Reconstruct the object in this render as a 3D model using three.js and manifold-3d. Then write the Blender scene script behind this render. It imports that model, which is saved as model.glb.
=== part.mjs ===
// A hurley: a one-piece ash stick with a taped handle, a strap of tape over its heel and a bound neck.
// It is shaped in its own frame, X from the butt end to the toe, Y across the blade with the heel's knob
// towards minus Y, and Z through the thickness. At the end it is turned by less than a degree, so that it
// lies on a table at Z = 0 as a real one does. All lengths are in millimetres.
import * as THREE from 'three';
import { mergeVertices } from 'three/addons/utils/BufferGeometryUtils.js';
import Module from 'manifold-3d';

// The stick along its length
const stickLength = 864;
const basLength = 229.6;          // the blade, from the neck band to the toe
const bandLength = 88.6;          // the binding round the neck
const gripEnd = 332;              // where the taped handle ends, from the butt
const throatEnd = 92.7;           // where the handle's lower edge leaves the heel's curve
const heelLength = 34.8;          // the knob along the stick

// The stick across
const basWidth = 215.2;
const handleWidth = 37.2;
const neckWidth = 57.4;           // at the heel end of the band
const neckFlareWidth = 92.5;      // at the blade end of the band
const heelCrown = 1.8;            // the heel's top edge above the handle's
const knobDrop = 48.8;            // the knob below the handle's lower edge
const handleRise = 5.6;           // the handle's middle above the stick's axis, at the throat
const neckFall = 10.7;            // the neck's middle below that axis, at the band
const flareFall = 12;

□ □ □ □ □

• _Stated problem_
Restate the data above word for word.

• _The response_
Reconstruct the object in this render as a 3D model using three.js and manifold-3d. Then write the Blender scene script behind this render. It imports that model, which is saved as model.glb.
=== part.mjs ===
// A hurley: a one-piece ash stick with a taped handle, a strap of tape over its heel and a bound neck.
// It is shaped in its own frame, X from the butt end to the toe, Y across the blade with the heel's knob
// towards minus Y, and Z through the thickness. At the end it is turned by less than a degree, so that it
// lies on a table at Z = 0 as a real one does. All lengths are in millimetres.
import * as THREE from 'three';
import { mergeVertices } from 'three/addons/utils/BufferGeometryUtils.js';
import Module from 'manifold-3d';

// The stick along its length
const stickLength = 864;
const basLength = 229.6;          // the blade, from the neck band to the toe
const bandLength = 88.6;          // the binding round the neck
const gripEnd = 332;              // where the taped handle ends, from the butt
const throatEnd = 92.7;           // where the handle's lower edge leaves the heel's curve
const heelLength = 34.8;          // the knob along the stick

// The stick across
const basWidth = 215.2;
const handleWidth = 37.2;
const neckWidth = 57.4;           // at the heel end of the band
const neckFlareWidth = 92.5;      // at the blade end of the band
const heelCrown = 1.8;            // the heel's top edge above the handle's
const knobDrop = 48.8;            // the knob below the handle's lower edge
const handleRise = 5.6;           // the handle's middle above the stick's axis, at the throat
const neckFall = 10.7;            // the neck's middle below that axis, at the band
const flareFall = 12;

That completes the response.